Cette quête de secours engendre des déplacements infinis, comme, par exemple, consommer des drogues légales et illégales pour rêver, pour se sentir heureux, pour s’apaiser, se tranquilliser, se calmer.
De véritables forteresses se créent, bâties par des richesses économiques, par la sécurité au sein de la société et par des compétences intellectuelles, qui sont aussi des facteurs pacificateurs.
Rechercher de la compagnie, que ce soit par le biais des drogues, de la sécurité, du statut social, de l'argent ou des plaisirs - qu'ils soient sexuels ou religieux - sont des démarches faites sans cesse pour remédier à la sensation d'abandon.
Ne pas supporter d’être seul, se sentir perdu et abandonné, est une façon de nier des possibilités et d’affirmer des nécessités. C'est réduire la vie à la survie. Lorsque cela se produit, les expériences de menace surviennent aussi. Tout menace la survie et oblige à la mise en place de protections et de luttes pour continuer à exister.
Ce processus vide et bouleverse l'individu, l’amenant à être insatiable dans sa quête de résultats et de sécurité, l'amenant à maintenir ad infinitum ce qu'il fuit : l'abandon. En une quête incessante de ce qui lui manque - à cause de la sensation de désemparement - il s'abandonne, se transforme en contingence, en trajectoire établie en vue d’obtenir ce dont il a besoin pour survivre.
Il est le survivant consacré à surmonter les manques. Et c’est ainsi qu’il crée le monde de la survie, de substitution et de remplissage, limité à ses propres critères rendus explicites par la carence désespérée et aliénante.
Dans ces situations, il est donc très fréquent de se sentir isolé, et le sentiment de solitude commence à envahir la vie quotidienne, déterminant les actions, les pensées et le comportement. Être abandonné, c'est aussi sentir que tous ses succès et ses rêves ont été trahis et niés.

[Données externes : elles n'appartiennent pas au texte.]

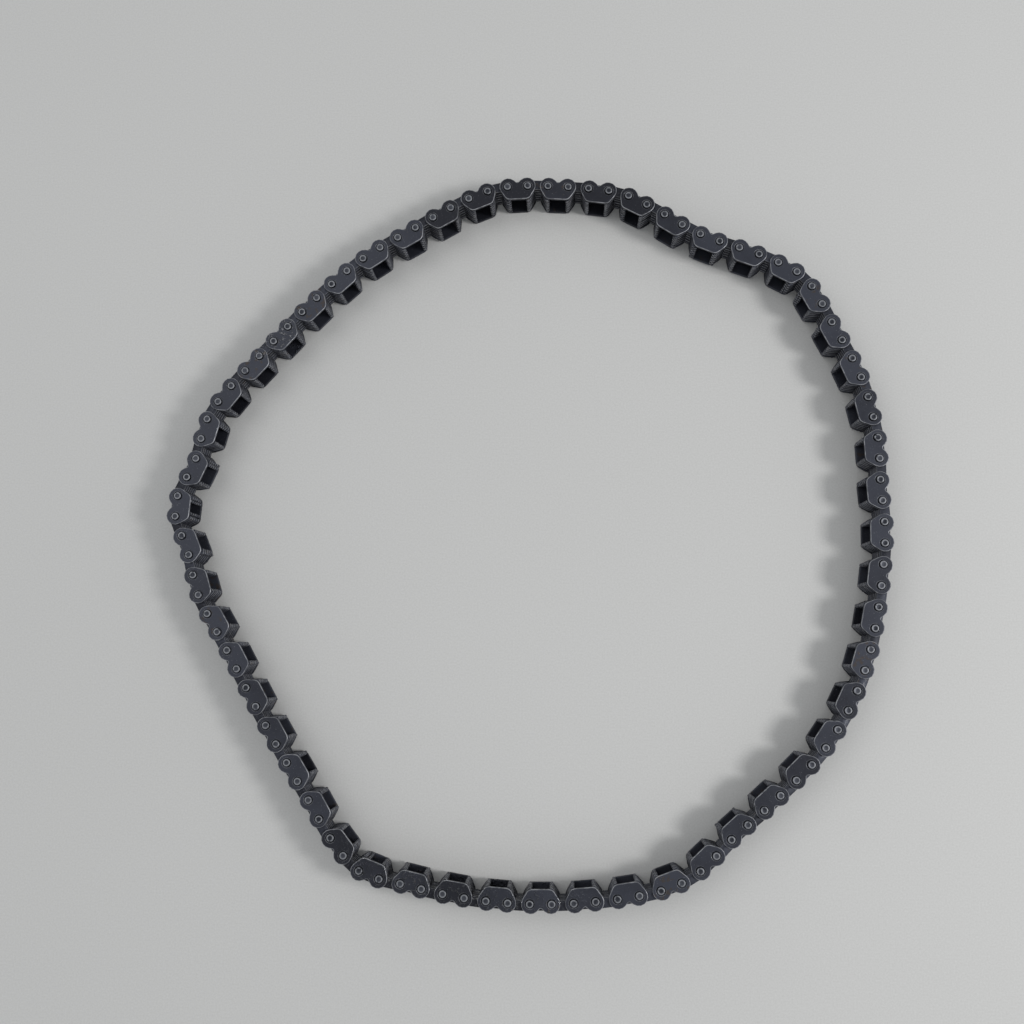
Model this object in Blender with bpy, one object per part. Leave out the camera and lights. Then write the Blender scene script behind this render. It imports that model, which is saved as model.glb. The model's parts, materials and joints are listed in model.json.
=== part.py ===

Mais il faut bien comprendre que la solitude n'existe que lorsque l'autre est perçu comme un instrument, lorsqu'il est le résultat de ses propres exigences et besoins. Dans ce cas, la solitude subsiste lorsque l'on est accompagné par l'autre ou que l'on est livré à soi-même.
La solitude n'est pas un manque de compagnie, la solitude est le vide résultant de la transformation du besoin affectif, qui est la possibilité d'une relation, en un besoin de relation.
L'abandon est accepté lorsque les failles de l'autre et les possibilités de fourvoiement sont perçues.
En résumé, lorsque le sens d’éternité, d’épanouissement et de satisfaction est remplacé par l’impermanence, et par conséquent, lorsque sont admises les possibilités d’échec, de faille et de changement.